What if you're running a business and you depend on those tools, what hours can you get them? How does maintenance work? What is he obligated to do, anything? If he decided to retract the offer, change the terms, not give you the drill on a Wednesday because he's feeling sick, do you get refunds?
None of your "casual neighbor verbal agreement" example applies here of course because we're not exchanging money. It's not a service, they're not a seller and you're not a buyer.
When you are a buyer, and they are a seller, suddenly people want explicit terms of a contract.
Imaging pumping gas in your neighbor model. "Eh, just pump an honest amount, pay what you think it's worth" - would that fly? Of course not, the gas owner wants a very specific amount for each and every drop of gas.
Do you think Apple or Google has short contracts for when you signup? They must, if they have good faith right? No, they don't.
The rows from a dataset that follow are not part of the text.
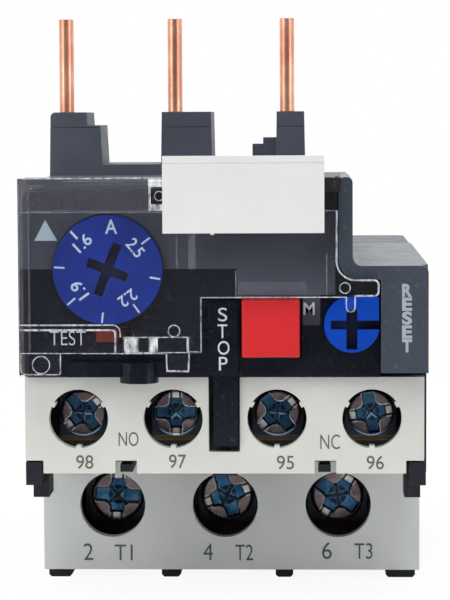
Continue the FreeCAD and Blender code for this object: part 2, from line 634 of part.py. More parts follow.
def terminal_screw(size, x, z, slot_angle):
    """Cheese-head terminal screw with a straight slot."""
    head = rod_y(size["head"], x, (size["front"], size["seat"] - 0.02), z)
    shank = rod_y(size["shank"], x, (size["seat"] - 0.5, size["end"]), z)
    screw = join(head, shank)
    depth = (size["front"] - 1, size["front"] + 0.8)
    slot = block(around(x, size["slot"] / 2), depth, around(z, size["head"] + 1))
    return screw.cut(turned(slot, slot_angle, x, z))


# ---- auxiliary contacts and trip mechanism ------------------------------------------------------
def aux_terminal_strip(i):
    """Auxiliary terminal strip: plate under the clamp, neck through the shelf, contact tip."""
    x = AUX_X[i]
    closed = x > 0
    plate = block(around(x, 3.0), AUX_PLATE, (18.0, 25.2))
    neck = block(around(x, 0.8), AUX_PLATE, (25.0, 30.2))
    tip_y = (AUX_PLATE[1] - 0.1, AUX_PLATE[1] + 0.6) if closed else (AUX_PLATE[0] - 0.55, AUX_PLATE[0] + 0.1)
    tip = block(around(x, 0.7), tip_y, around(29.3, 0.6))
    hole = rod_y(AUX_SCREW["shank"] + 0.06, x, (-23, -18), AUX_Z)
    return join(plate, neck, tip).cut(hole)


def aux_clamp(i):
    """Small clamping plate of an auxiliary terminal."""
    plate = block(around(AUX_X[i], 2.9), (-22.2, AUX_PLATE[0] - 0.05), around(AUX_Z, 2.9))
    return plate.cut(rod_y(AUX_SCREW["shank"] + SLIP, AUX_X[i], (-23, -20), AUX_Z))


def contact_carrier():
    """Sliding carrier of the two contact bridges, moved by the trip lever's side arm."""
    body = block((-3.0, 3.4), (-25.2, -11.2), (SHELF + 0.7, 32.4))
    slots = [
        block((0.6, 4), (CRANK_Y - 1.0, CRANK_Y + 1.0), (29.0, 31.6)),
        block((-4, 1.5), (-24.4, -23.4), (28.6, 30.0)),
        block((-1.5, 4), (-19.6, -18.6), (28.6, 30.0)),
    ]
    return body.cut(slots)


def bridge_open():
    """Contact bridge of 97 and 98, apart from its fixed tips at rest."""
    return block((-17.6, 1.4), (-24.35, -23.5), (28.7, 29.9))


def bridge_closed():
    """Contact bridge of 95 and 96, resting on its fixed tips."""
    return block((-1.4, 17.6), (-19.55, -18.7), (28.7, 29.9))


def trip_bar():
    """Slide bar with one finger beside each bimetal strip."""
    bar = block((-16.0, CRANK_X - 0.8), BAR_Y, BAR_Z)
    fingers = [
        block((x + 0.8, x + 1.8), (BAR_Y[1] - 0.5, 9.0), (BAR_Z[0], BAR_Z[0] + 1.6)) for x in POWER_X
    ]
    return join(bar, *fingers)


def trip_lever():
    """Bell crank on an upright pin: side arm to the contact carrier, lug for the rear strip."""
    hub = rod_z(2.2, CRANK_X, CRANK_Y, (28.6, 35.4))
    side = block((1.2, CRANK_X), around(CRANK_Y, 0.6), (29.4, 31.2))
    lug = block((CRANK_X + 0.4, CRANK_X + 1.4), (CRANK_Y, -8.9), (BAR_Z[0], BAR_Z[1] - 0.4))
    lever = join(hub, side, lug)
    bore = rod_z(0.8 + SLIP, CRANK_X, CRANK_Y, (27, 37))
    strip_room = block((CRANK_X - 0.5, CRANK_X + 0.4), (-11.2, -5), (BAR_Z[0] - 0.1, BAR_Z[1]))
    return lever.cut([bore, strip_room])


def compensating_strip():
    """Bimetal rear arm of the trip lever, which evens out the room temperature."""
    return block(around(CRANK_X, 0.4), (-11.1, BAR_Y[1] - 0.2), (BAR_Z[0], BAR_Z[1] - 0.4))


def lever_pin():
    """Steel pivot of the trip lever."""
    return rod_z(0.8, CRANK_X, CRANK_Y, (SHELF - 0.75, BODY_TOP - WALL + 0.75))


# ---- list of nodes ------------------------------------------------------------------------------
POWER_SLOTS = (0, 70, 20)
AUX_SLOTS = (50, 0, 50, 82)

NODES = {
    "base_housing": base_housing(),
    "pin_housing": pin_housing(),
    "mechanism_housing": mechanism_housing(),
    "front_panel": front_panel(),
    "marking_plate": marking_plate(),
    "side_frame": side_frame(),
    "aux_terminal_cover": aux_terminal_cover(),
    "power_terminal_cover": power_terminal_cover(),
    "clear_cover": clear_cover(),
    "label_plate": label_plate(),
    "hinge_pin": hinge_pin(),
    "setting_dial": setting_dial(),
    "dial_cam": dial_cam(),
    "stop_button": stop_button(),
    "stop_spring": stop_spring(),
    "mode_knob": mode_knob(),
    "reset_stem": reset_stem(),
    "reset_spring": reset_spring(),
    "test_slider": test_slider(),
    "test_spring": test_spring(),
    "contact_carrier": contact_carrier(),
    "bridge_open": bridge_open(),
    "bridge_closed": bridge_closed(),
    "trip_bar": trip_bar(),
    "trip_lever": trip_lever(),
    "compensating_strip": compensating_strip(),
    "lever_pin": lever_pin(),
}
for number in range(3):
    phase = str(number + 1)
    NODES["pin_" + phase] = pin_conductor(number)
    NODES["bimetal_strip_" + phase] = bimetal_strip(number)
    NODES["heater_winding_" + phase] = heater_winding(number)
    NODES["load_terminal_" + phase] = load_terminal(number)
    NODES["power_clamp_" + phase] = power_clamp(number)
    NODES["power_screw_" + phase] = terminal_screw(
        POWER_SCREW, POWER_X[number], POWER_Z, POWER_SLOTS[number]
    )
for number, mark in enumerate(AUX_NAMES):
    NODES["aux_strip_" + mark] = aux_terminal_strip(number)
    NODES["aux_clamp_" + mark] = aux_clamp(number)
    NODES["aux_screw_" + mark] = terminal_screw(AUX_SCREW, AUX_X[number], AUX_Z, AUX_SLOTS[number])

os.makedirs("parts", exist_ok=True)
for name, shape in NODES.items():
    shape.exportStep("parts/" + name + ".step")
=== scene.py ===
# %% [markdown]
# # A thermal overload relay, dressed for its portrait
# The relay is a block of dark plastic shells with cream and grey terminal covers, three copper pins,
# a blue dial, a red stop button and a clear hinged cover. The construction model gives every rigid
# piece at its real size. This lesson adds what a construction model leaves out: finishes, worn edges,
# printed marks, real screw heads, the bright lines of clear plastic, the light and the camera.

# %% Load the construction model
import math
import bmesh
import bpy
from mathutils import Matrix, Vector


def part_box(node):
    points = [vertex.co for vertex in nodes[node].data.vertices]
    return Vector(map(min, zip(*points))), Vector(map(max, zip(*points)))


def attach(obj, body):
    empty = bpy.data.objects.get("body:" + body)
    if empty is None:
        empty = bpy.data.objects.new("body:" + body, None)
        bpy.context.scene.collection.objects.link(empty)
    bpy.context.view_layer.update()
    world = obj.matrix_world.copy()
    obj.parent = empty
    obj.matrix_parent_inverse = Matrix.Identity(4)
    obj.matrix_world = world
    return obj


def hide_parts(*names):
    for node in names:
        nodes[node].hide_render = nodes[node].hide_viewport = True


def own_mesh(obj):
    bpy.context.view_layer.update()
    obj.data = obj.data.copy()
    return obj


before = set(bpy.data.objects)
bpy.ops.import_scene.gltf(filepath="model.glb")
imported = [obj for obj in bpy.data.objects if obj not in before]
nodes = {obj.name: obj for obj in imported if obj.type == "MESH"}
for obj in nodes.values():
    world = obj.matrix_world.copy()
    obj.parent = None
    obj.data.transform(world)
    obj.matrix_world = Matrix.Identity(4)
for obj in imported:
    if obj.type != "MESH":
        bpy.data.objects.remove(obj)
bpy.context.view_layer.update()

# %% [markdown]
# Lengths on a relay are small, so the lesson writes them in millimetres and turns them into metres
# with one factor. A few faces of the construction model are used again and again: the dial, the two
# terminal covers, the side frame. Reading them from the model keeps every print and every screw where
# the solids are. Two more faces, the front panel's and its STOP bar's, are steps of one solid whose
# box can't tell them apart, so they are written down.

# %% Measures read from the model
MM = 0.001


def face_y(node):
    """The foremost y of a node, in millimetres."""
    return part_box(node)[0].y / MM


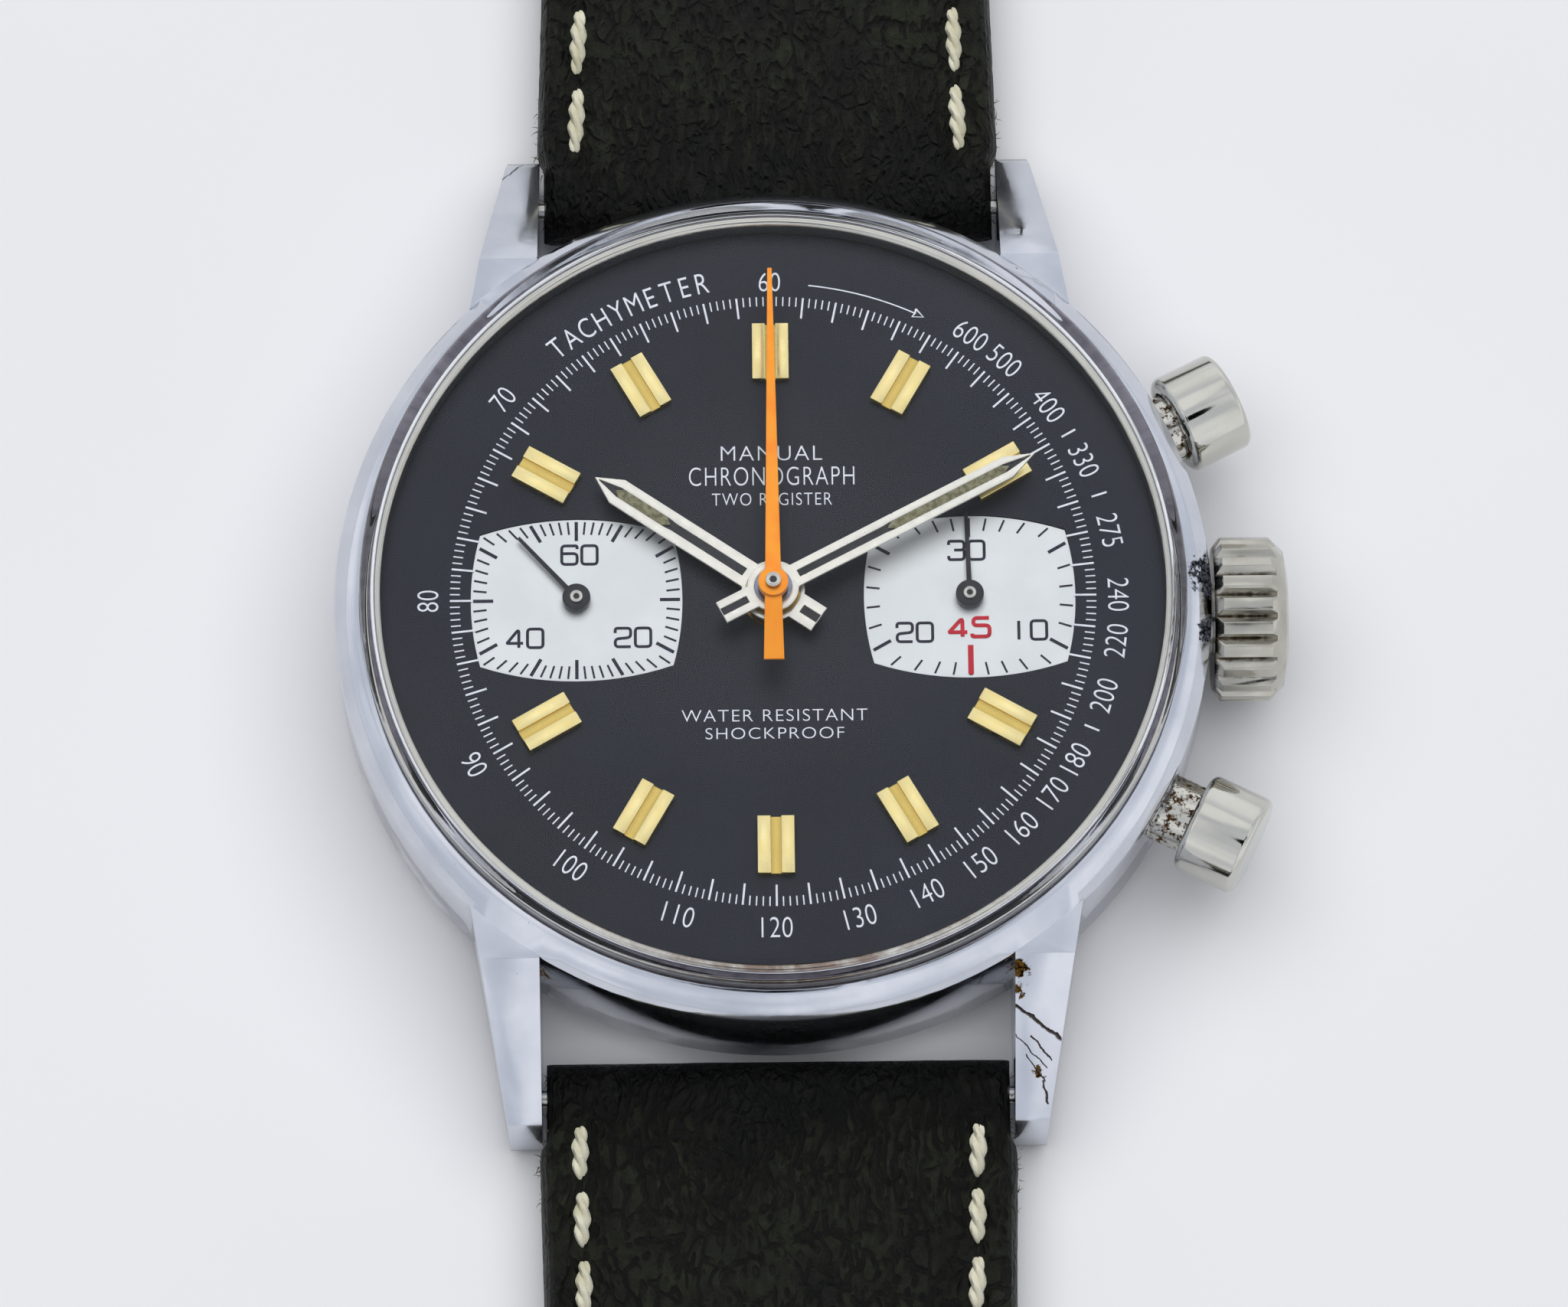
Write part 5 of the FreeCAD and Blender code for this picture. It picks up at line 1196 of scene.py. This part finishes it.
def addCamera():
    a, e, r = (math.radians(shot[key]) for key in ("azimuth", "elevation", "roll"))
    back = Vector((math.sin(a) * math.cos(e), -math.cos(a) * math.cos(e), math.sin(e)))
    flatRight = Vector((0, 0, 1)).cross(back).normalized()
    flatUp = back.cross(flatRight)
    right = flatRight * math.cos(r) + flatUp * math.sin(r)
    up = flatUp * math.cos(r) - flatRight * math.sin(r)
    place = (Vector(shot["aim"]) + back * shot["distance"] - right * shot["shift"][0] - up * shot["shift"][1]) * mm
    camera = looseObject("camera", bpy.data.cameras.new("camera"))
    camera.data.lens = shot["lens"]
    camera.data.sensor_width = 36.0
    camera.data.clip_start = 0.01
    camera.data.clip_end = 20.0
    camera.matrix_world = Matrix((right, up, back)).transposed().to_4x4()
    camera.matrix_world.translation = place
    scene.camera = camera


def addFloor():
    size = 3.0
    mesh = bpy.data.meshes.new("floor")
    mesh.from_pydata([(-size, -size, 0), (size, -size, 0), (size, size, 0), (-size, size, 0)], [], [(0, 1, 2, 3)])
    floor = looseObject("floor", mesh)
    floor.location.z = -0.00002
    material, tree, shader, place = principled("tableLaminate", "#dcdde0", 0.75)
    paper = addNode(tree, "TexNoise", {"Vector": place, "Scale": 30.0, "Detail": 4.0})
    tone = addNode(tree, "Mix", {0: paper, 6: "#dfe0e4", 7: "#dadbdd"})
    feed(shader, {"Base Color": tone})
    mesh.materials.append(material)
    return floor


def addLamp(name, look):
    light = bpy.data.lights.new(name, "AREA")
    light.shape = "DISK"
    light.size = look["size"]
    light.energy = look["power"]
    lamp = looseObject(name, light)
    x, y = polar(math.cos(math.radians(look["elevation"])) * look["distance"], look["compass"])
    lamp.location = (x, y, math.sin(math.radians(look["elevation"])) * look["distance"])
    lamp.rotation_euler = (-lamp.location).to_track_quat("-Z", "Y").to_euler()
    lamp.visible_glossy = False       # the polished metal and the crystal see the tent instead
    lamp.visible_transmission = False
    return lamp


def lightOnly(lamp, objects, state):
    # the lamp lights just these objects, or all but these
    chosen = bpy.data.collections.new(lamp.name + "_lit")
    for obj in objects:
        chosen.objects.link(obj)
    lamp.light_linking.receiver_collection = chosen
    for item in chosen.collection_objects:
        item.light_linking.link_state = state


lampLooks = {
    # the key draws the soft shadows of the hands, the softbox lights the table
    "keyLamp": dict(compass=2, elevation=68, distance=0.6, size=0.5, power=3.4),
    "softBox": dict(compass=0, elevation=84, distance=0.9, size=1.6, power=13.2),
}
tentLook = {
    # sRGB colours of the cloth, of the opening above and of the lens; directions, and the cosines they span
    "cloth": "#f3f4f8", "shade": "#cdd1d9", "opening": "#f6f7fa", "lens": "#08080a",
    "gap": "#050506", "gapWay": (0.27, -0.19, 0.944), "gapSpan": (0.9945, 0.9965),
    "openingWay": (0.0, 0.33, 0.944), "openingSpan": (0.955, 0.99), "lensWay": (-0.007, -0.33, 0.944),
    "lensSpan": (0.9885, 0.9915), "shine": 1.15, "matt": 0.26,
}


def addTent():
    # a white tent all round, with a dark opening overhead and the lens of the camera;
    # matt surfaces get less of it than polished ones, so that the lamps still draw shadows
    look = tentLook
    world = bpy.data.worlds.new("tent")
    world.use_nodes = True
    scene.world = world
    tree = world.node_tree
    sky = tree.nodes["Background"]
    way = addNode(tree, "TexCoord").outputs["Generated"]
    folds = addNode(tree, "TexNoise", {"Vector": way, "Scale": 1.6, "Detail": 2.0})
    fold = addNode(tree, "MapRange", [folds, 0.38, 0.62])
    colour = addNode(tree, "Mix", {0: fold, 6: look["shade"], 7: look["cloth"]})
    for spot in ("opening", "lens", "gap"):
        facing = addNode(tree, "VectorMath", [way, Vector(look[spot + "Way"]).normalized()],
                operation="DOT_PRODUCT")
        low, high = look[spot + "Span"]
        hole = addNode(tree, "MapRange", [facing, low, high], interpolation_type="SMOOTHSTEP")
        colour = addNode(tree, "Mix", {0: hole, 6: colour, 7: look[spot]})
    feed(sky, {"Color": colour})
    rays = addNode(tree, "LightPath")
    power = addNode(tree, "MapRange", [rays.outputs["Is Diffuse Ray"], 0.0, 1.0, look["shine"], look["matt"]])
    feed(sky, {"Strength": power})


addCamera()
table = addFloor()
key, soft = (addLamp(name, look) for name, look in lampLooks.items())
lightOnly(key, [table], "EXCLUDE")
lightOnly(soft, [table], "INCLUDE")
addTent()
scene.view_settings.view_transform = "Standard"
scene.view_settings.look = "None"
print("camera, lamp and tent set")
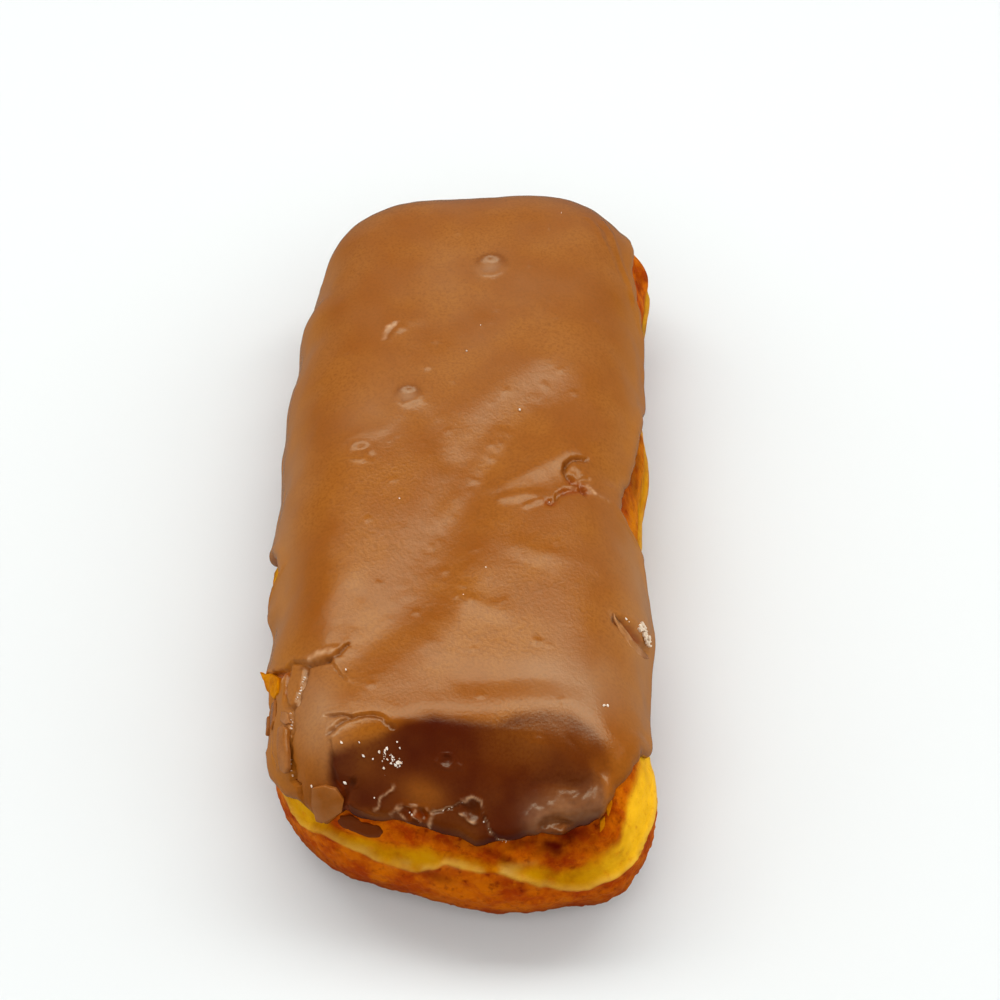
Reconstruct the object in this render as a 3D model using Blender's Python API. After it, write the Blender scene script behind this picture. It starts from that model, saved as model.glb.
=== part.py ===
"""A long john: a bar of raised, fried dough, resting on its flat underside, with a cap of
brown icing draped over its top and sides.

The dough is one pillow with rounded ends. Its skin is laid out as a flat sheet: U runs across
the bar, V along it, and the sheet folds down over the sides. Every place on the skin has an
"arc", the distance up the skin from the widest line of the bar, negative below that line.
The icing follows the same skin, raised off it along its normals.

Metres, +Z up, +Y along the bar to its far end, origin under the middle of the bar.
"""

import math

import bmesh
import bpy
import numpy as np
from mathutils import Matrix, Vector

MM = 0.001

# The bar of dough
HALF_WIDTH = 37.5 * MM
HALF_LENGTH = 85.3 * MM
DOUGH_HEIGHT = 38.2 * MM
WIDEST_HEIGHT = 15.2 * MM
TOP_ROUNDING = 18.8 * MM
TOP_SQUARENESS = 2.25
NEAR_END_SQUARENESS = 1.62
UNDER_ROUNDING = 15.0 * MM
UNDER_SQUARENESS = 2.1
PLAN_CORNER = {
    ("left", "near"): 15.5 * MM,
    ("right", "near"): 19.0 * MM,
    ("left", "far"): 21.5 * MM,
    ("right", "far"): 29.0 * MM,
}
SIDEWAYS_BOW = -4.4 * MM
NEAR_END_SLANT = -5.0 * MM
FAR_END_SLANT = 4.6 * MM
NEAR_END_BULGE = 5.5 * MM
CROWN = 1.2 * MM
OUTLINE_MIDDLE = (-4.25 * MM, -2.5 * MM)

# Swells and dips of the outline: side, place along that side, reach, height
OUTLINE_SWELLS = (
    ("left", 66.0 * MM, 8.0 * MM, -0.8 * MM),
    ("left", 56.0 * MM, 7.0 * MM, -0.6 * MM),
    ("left", 47.0 * MM, 7.0 * MM, 1.2 * MM),
    ("left", 25.0 * MM, 8.0 * MM, 1.1 * MM),
    ("left", 12.0 * MM, 9.0 * MM, 0.8 * MM),
    ("left", -17.5 * MM, 9.0 * MM, 1.2 * MM),
    ("left", -37.0 * MM, 7.0 * MM, -1.0 * MM),
    ("left", -50.0 * MM, 5.0 * MM, 0.5 * MM),
    ("left", -60.0 * MM, 6.0 * MM, -0.6 * MM),
    ("right", 62.5 * MM, 6.0 * MM, -1.2 * MM),
    ("right", 13.0 * MM, 12.0 * MM, 1.2 * MM),
    ("right", -35.0 * MM, 5.0 * MM, 0.7 * MM),
    ("right", -55.0 * MM, 11.0 * MM, -1.4 * MM),
    ("near", 3.0 * MM, 10.0 * MM, 1.2 * MM),
    ("near", 21.0 * MM, 6.0 * MM, -1.0 * MM),
    ("near", 30.0 * MM, 6.0 * MM, 0.6 * MM),
)

# The pale seam round the bar: a shallow channel over a thin crisp ridge
RIDGE_ARC = 2.2 * MM
RIDGE_HEIGHT = 0.7 * MM
RIDGE_REACH = 1.2 * MM
SEAM_ARC = 6.5 * MM
SEAM_DEPTH = 0.6 * MM
SEAM_REACH = 3.0 * MM
BARE_MARGIN = 3.0 * MM

# A shallow fold lies slantwise over the top: points of its line in the sheet, depth, reach
FOLD_LINE = (
    (17.0 * MM, 14.0 * MM),
    (5.0 * MM, 2.0 * MM),
    (-4.0 * MM, -22.0 * MM),
    (-13.0 * MM, -39.0 * MM),
    (-26.0 * MM, -55.0 * MM),
)
FOLD_DEPTH = 0.8 * MM
FOLD_REACH = 7.0 * MM

# The icing
ICING_GAP = 0.3 * MM
ICING_THICKNESS = 1.2 * MM
RIM_WIDTH = 1.8 * MM
RIM_BEAD = 0.35 * MM
RIM_BEAD_AT = 2.6 * MM

# Lower edge of the icing: side, place along that side from -1 to 1, arc of the edge
ICING_EDGE = (
    ("near", -0.92, 9.2 * MM),
    ("near", -0.72, 8.6 * MM),
    ("near", -0.55, 12.0 * MM),
    ("near", -0.37, 14.2 * MM),
    ("near", -0.15, 12.6 * MM),
    ("near", 0.14, 14.2 * MM),
    ("near", 0.34, 16.4 * MM),
    ("near", 0.60, 18.0 * MM),
    ("near", 0.83, 21.6 * MM),
    ("right", -0.92, 20.4 * MM),
    ("right", -0.82, 16.5 * MM),
    ("right", -0.72, 9.5 * MM),
    ("right", -0.58, 4.5 * MM),
    ("right", -0.35, 4.0 * MM),
    ("right", -0.22, 8.6 * MM),
    ("right", -0.08, 7.6 * MM),
    ("right", 0.06, 9.0 * MM),
    ("right", 0.20, 8.4 * MM),
    ("right", 0.36, 3.8 * MM),
    ("right", 0.50, 5.0 * MM),
    ("right", 0.66, 11.0 * MM),
    ("right", 0.82, 10.2 * MM),
    ("right", 0.97, 4.0 * MM),
    ("far", 0.55, 2.0 * MM),
    ("far", 0.15, 5.0 * MM),
    ("far", -0.25, 1.5 * MM),
    ("far", -0.70, 4.0 * MM),
    ("left", 0.90, 2.0 * MM),
    ("left", 0.66, 3.6 * MM),
    ("left", 0.47, -1.2 * MM),
    ("left", 0.35, 2.2 * MM),
    ("left", 0.22, -2.2 * MM),
    ("left", 0.13, 0.8 * MM),
    ("left", 0.05, -1.8 * MM),
    ("left", -0.08, 2.0 * MM),
    ("left", -0.16, -0.6 * MM),
    ("left", -0.24, 5.0 * MM),
    ("left", -0.34, -1.6 * MM),
    ("left", -0.50, 2.4 * MM),
    ("left", -0.63, 6.5 * MM),
    ("left", -0.74, 3.0 * MM),
    ("left", -0.86, 6.0 * MM),
    ("left", -0.95, 8.4 * MM),
)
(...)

They have pages, and pages, and pages of written legal terms that you as a user are "agreeing" to try and cover their asses should you decide to try and sue.
All these companies with huge lines of legal spaghetti are doing that because good faith doesn't in the majority of cases.
Look at it a different way: I have "unlimited" internet from tmobile. Are you telling me there's no fine print that dictates exactly how limited my "unlimited" is? So Tmobile clearly knows unlimited isn't unlimited - the users are the only ones with "good faith" apparently. But that's how marketing works, isn't it?